May A Court Take Judicial Notice of Gravity?

Earlier this month, United States District Court Judge Stephen Wilson held that NL Industries was not liable under CERCLA for air emissions of lead because such emissions did not constitute “disposal” within the meaning of CERCLA.  I’m going to give Judge Wilson a pass, both because there was an arguably binding 9th Circuit precedent and because of CERCLA’s general incomprehensibility. 

However, whether one blames Judge Wilson or the 9th Circuit panel in Pakootas v. Teck Cominco Metals, something appears to have gone seriously awry.  It’s not totally clear why Judge Wilson (or the 9th Circuit) concluded that “disposal” does not include air emissions.  Although not a great fit, air emissions through a stack would seem to constitute a “discharge”.
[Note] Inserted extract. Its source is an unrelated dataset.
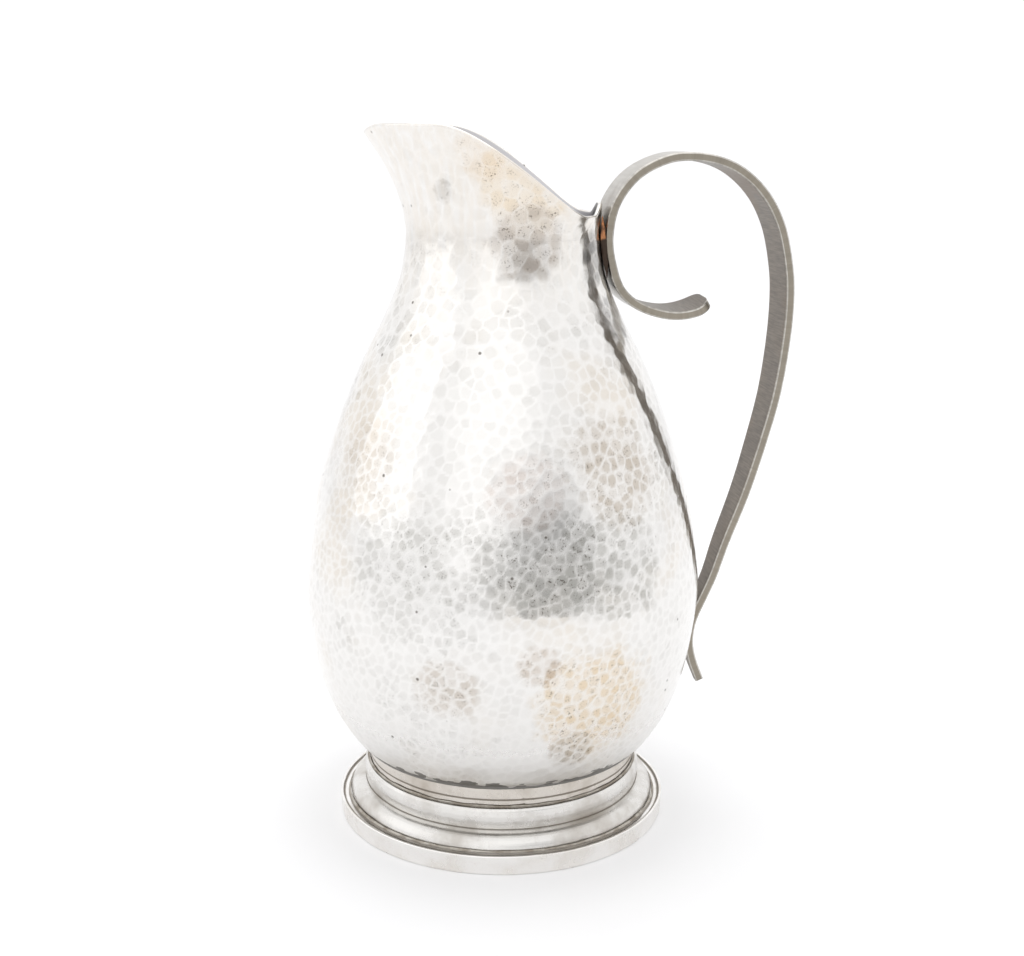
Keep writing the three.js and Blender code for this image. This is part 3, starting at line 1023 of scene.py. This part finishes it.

It may be that the definition, which was – foolishly, I might note – borrowed from the Solid Waste Disposal Act, refers to the “discharge … of any solid or hazardous waste into or on any land or water….”  Judge Wilson does not specifically state that a discharge into air therefore does not fall within the statutory definition, but he does note that the definition does not include “passive migration”.

However, when lead particles are discharged through a stack, should we think of it as “passive migration” when those particles ultimately settle into land or water or should we think of it as the inevitable consequence of the gravitational interaction of the lead particles and the earth’s surface.  For a court that cited the old shibboleth that CERCLA “generally must be construed liberally to accomplish its … goals”, it wouldn’t be much of a stretch to conclude that air emissions of lead particles necessarily constitute “disposal … into or on any land or water”.

I haven’t gone back and looked at how Pakootas has fared in other circuits, but I can certainly imagine other circuits reaching a different conclusion.  And it’s not just a moot question.  Given the ubiquity of PFAS and the number of cases we’re now seeing where PFAS contamination is alleged to have resulted from air emissions, the issue is likely to arise in other cases.

It will be interesting to see how courts outside the 9th Circuit Court resolve this issue.   In the meantime, I can’t help but think of the wise words of famous baseball umpire Bill Klem.  I like to think of this of this as the first example of a fact-finder taking judicial notice of the existence of gravity.

2 thoughts on “May A Court Take Judicial Notice of Gravity?

  1. I write air quality regulations, and clearly a discharge through a stack is a manner of disposal. Now if we were talking about fugitive air emissions, emissions that are not discharged via a stack or duct, then we probably would have a different answer. As you state with PFAS, the forever chemicals, thus has a significant impact on how we treat these emissions.

  2. Marc, I’m not so sure that fugitive air emissions are a very different story (though perhaps less-well regulated). Why do we require clean cover material and vegetative establishment for closure of present-day landfills, and for CERCLA remediations? The answer is that such cover reduces potentially harmful releases of ” officially hazardous” and otherwise harmful contaminants to air, then land or water, and living receptors. It seems to me there is nothing to be gained by making semantic distinctions about “disposal” among types of “active versus passive” releases when we all know that the objective is to prevent releases from causing harm. This is not rocket science!